Artificial Intelligence (AI) and Machine Learning have become focal points for Department of Defence (DoD), as evidenced by the President's Fiscal Year 2024 request for over $1.8 billion, marking a 50% increase from the previous year's allocation. A critical aspect of this heightened investment in AI is the development of fully autonomous, unmanned aerial systems (UAS). However, the inherent challenges posed by the complexity of operational environments in which these UAS operate, coupled with the evolving prioritization of subgoals, present significant hurdles for traditional control algorithms. Reinforcement Learning (RL) offers a solution that will enable warfighters to dynamically devise actionable control strategies to achieve mission success. Despite its potential, however, typical RL has limited ability to understand risk, which has raised concerns regarding its stability and safety in high-risk environments. Improving RL agents understanding of both intrinsic environmental uncertainty and uncertainty from limitations in its own knowledge can increase safety and trust in UAS automation.

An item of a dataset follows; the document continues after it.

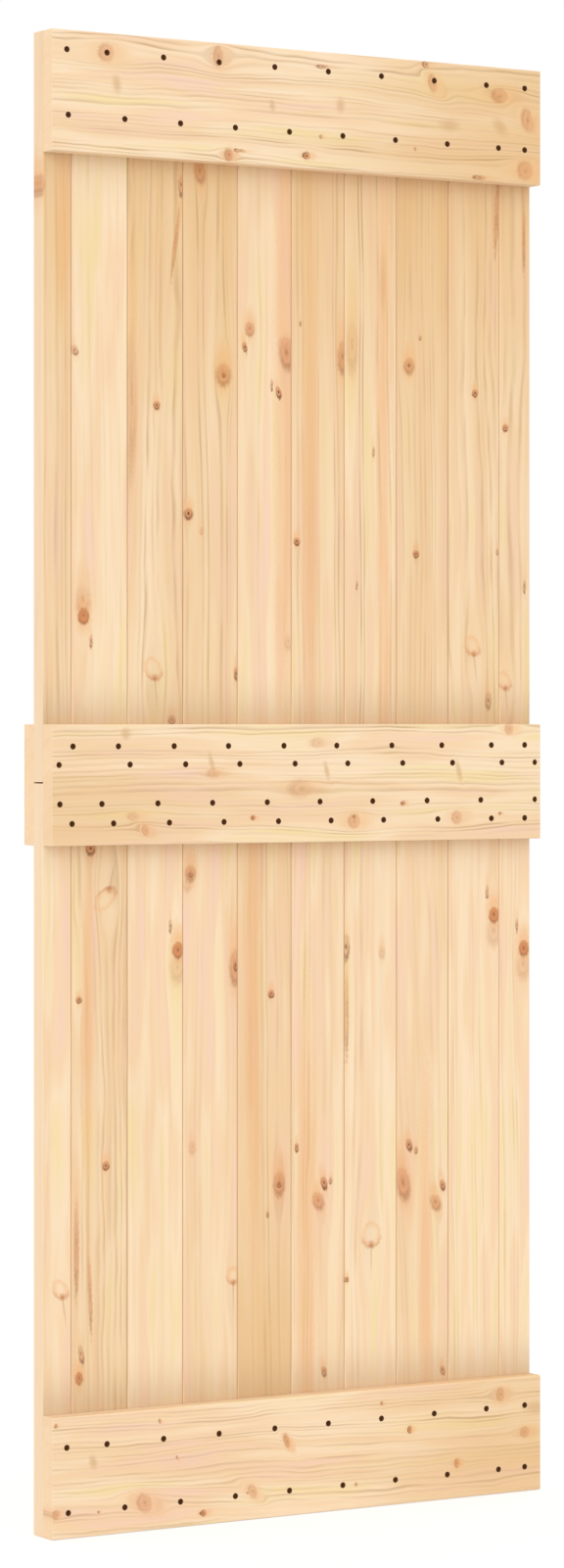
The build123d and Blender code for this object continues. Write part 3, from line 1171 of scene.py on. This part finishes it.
def make_screw(reach, threaded):
    """One screw on the y axis, with the face of the ledge at y = 0 and its point at y = reach."""
    bm = bmesh.new()
    neck = HEAD_SINK + HEAD_RADIUS - SHANK_RADIUS + HEAD_RIM
    thread_start = reach - threaded
    point_start = reach - POINT_LENGTH
    outline = [
        (0, HEAD_SINK + HEAD_DISH), (HEAD_RADIUS * 0.7, HEAD_SINK + HEAD_DISH * 0.6),
        (HEAD_RADIUS - 0.12 * MM, HEAD_SINK), (HEAD_RADIUS, HEAD_SINK + 0.08 * MM),
        (HEAD_RADIUS, HEAD_SINK + HEAD_RIM), (SHANK_RADIUS, neck), (SHANK_RADIUS, thread_start),
        (CORE_RADIUS, thread_start + THREAD_RUN_IN), (CORE_RADIUS, point_start), (0, reach),
    ]
    turned(bm, outline, SCREW_SIDES, (0, 0))
    screw = finish_mesh(bm, "one_screw")
    arm = (RECESS_REACH * 2, RECESS_WIDTH)
    cut_away(screw, [recess_cutter(*arm), recess_cutter(*reversed(arm))])
    bm = bmesh.new()
    bm.from_mesh(screw.data)
    bpy.data.objects.remove(screw)
    start = thread_start + RIDGE_START
    turns = (point_start - start) / THREAD_PITCH
    root = CORE_RADIUS - THREAD_ROOT
    corners = [
        bm.verts.new((root, start - THREAD_HALF_WIDTH, 0)),
        bm.verts.new((SHANK_RADIUS, start, 0)),
        bm.verts.new((root, start + THREAD_HALF_WIDTH, 0)),
    ]
    ridge = bm.faces.new(corners)
    steps = int(turns * THREAD_STEPS)
    bmesh.ops.spin(
        bm, geom=[ridge] + list(ridge.edges) + corners, cent=(0, 0, 0), axis=(0, 1, 0),
        dvec=(0, THREAD_PITCH / THREAD_STEPS, 0), angle=math.tau * steps / THREAD_STEPS, steps=steps,
        use_merge=False, use_duplicate=False,
    )
    bmesh.ops.recalc_face_normals(bm, faces=bm.faces)
    return bm


SCREW_REACH = {"top": 45 * MM, "bottom": 45 * MM, "middle": 70 * MM}
THREADED = {"top": 26 * MM, "bottom": 26 * MM, "middle": 40 * MM}


def make_screws(ledge_name):
    node = LEDGE_SCREWS[ledge_name]
    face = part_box(node)[0].y - HEAD_SINK
    one = make_screw(SCREW_REACH[ledge_name], THREADED[ledge_name])
    pattern = bpy.data.meshes.new("screw_pattern")
    one.to_mesh(pattern)
    one.free()
    turns = random.Random(node)
    bm = bmesh.new()
    for x, z in places[ledge_name]:
        before = len(bm.verts)
        bm.from_mesh(pattern)
        bm.verts.ensure_lookup_table()
        fresh = bm.verts[before:]
        turn = Matrix.Rotation(turns.uniform(0, math.tau), 4, "Y")
        bmesh.ops.transform(bm, matrix=Matrix.Translation((x, face, z)) @ turn, verts=fresh)
    bpy.data.meshes.remove(pattern)
    screws = add_object(bm, node + "_turned")
    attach(screws, "root")
    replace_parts(screws, node)
    return screws


screw_groups = [make_screws(ledge_name) for ledge_name in LEDGE_SCREWS]
for group in screw_groups:
    print(group.name, len(group.data.polygons), "faces")

# %% Finish the screws
BURNT_BROWN = paint(74, 38, 3)
WORN_BROWN = paint(104, 60, 16)
SPECKLE = 0.9 * MM
PATCH = 4 * MM
COATING_RELIEF = 0.05 * MM


def make_screw_finish():
    """Dark brown coating over steel, thinner and warmer in patches."""
    material = bpy.data.materials.new("burnt_brown_screw")
    tree = empty_tree(material)
    coordinates = tree.nodes.new("ShaderNodeTexCoord")
    x, y, z = parts(tree, coordinates.outputs["Object"])
    speckle = noise(tree, vector(tree, x / SPECKLE, y / SPECKLE, z / SPECKLE), detail=3)
    patchy = noise(tree, vector(tree, x / PATCH, y / PATCH, z / PATCH))
    wear = (speckle + patchy * 0.8).ease(0.05, 0.45)
    colour = mix_colours(tree, wear, BURNT_BROWN, WORN_BROWN)
    dull = {"Specular IOR Level": 0.12}
    coat(tree, colour, speckle * 0.2 + 0.46, speckle, COATING_RELIEF, 0.4, **dull)
    return material


screw_finish = make_screw_finish()
for group in screw_groups:
    group.data.materials.clear()
    group.data.materials.append(screw_finish)
print("screw finish:", screw_finish.name)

We have begun examining how the combination of distribution and ensemble methods can help improve RL agents understanding of uncertainty. By understanding the distribution of environment rewards, we can utilize risk-aware metrics to improve safety and stability. With ensemble methods we can isolate the uncertainty due to limitation in exploration and knowledge, giving agents an estimate of their situational awareness. We can improve an agent’s awareness by pushing it explore those areas it is uncertain about more and we can prevent, by simple throttling, agents from taking actions when their uncertainty is too high. Our paper will compare the combined methods against a baseline of soft-actor critic algorithm in a commercial off the shelf (COTS) game engine. Ultimately, the paper will demonstrate that this modification results in safer agents for continuous control that can visualize the uncertainty when operating a UAS.
Keywords
ADAPTABILITY;AIR AND MISSILE DEFENSE;MACHINE LEARNING;RISK ASSESSMENT
Additional Keywords
Reinforcement Learning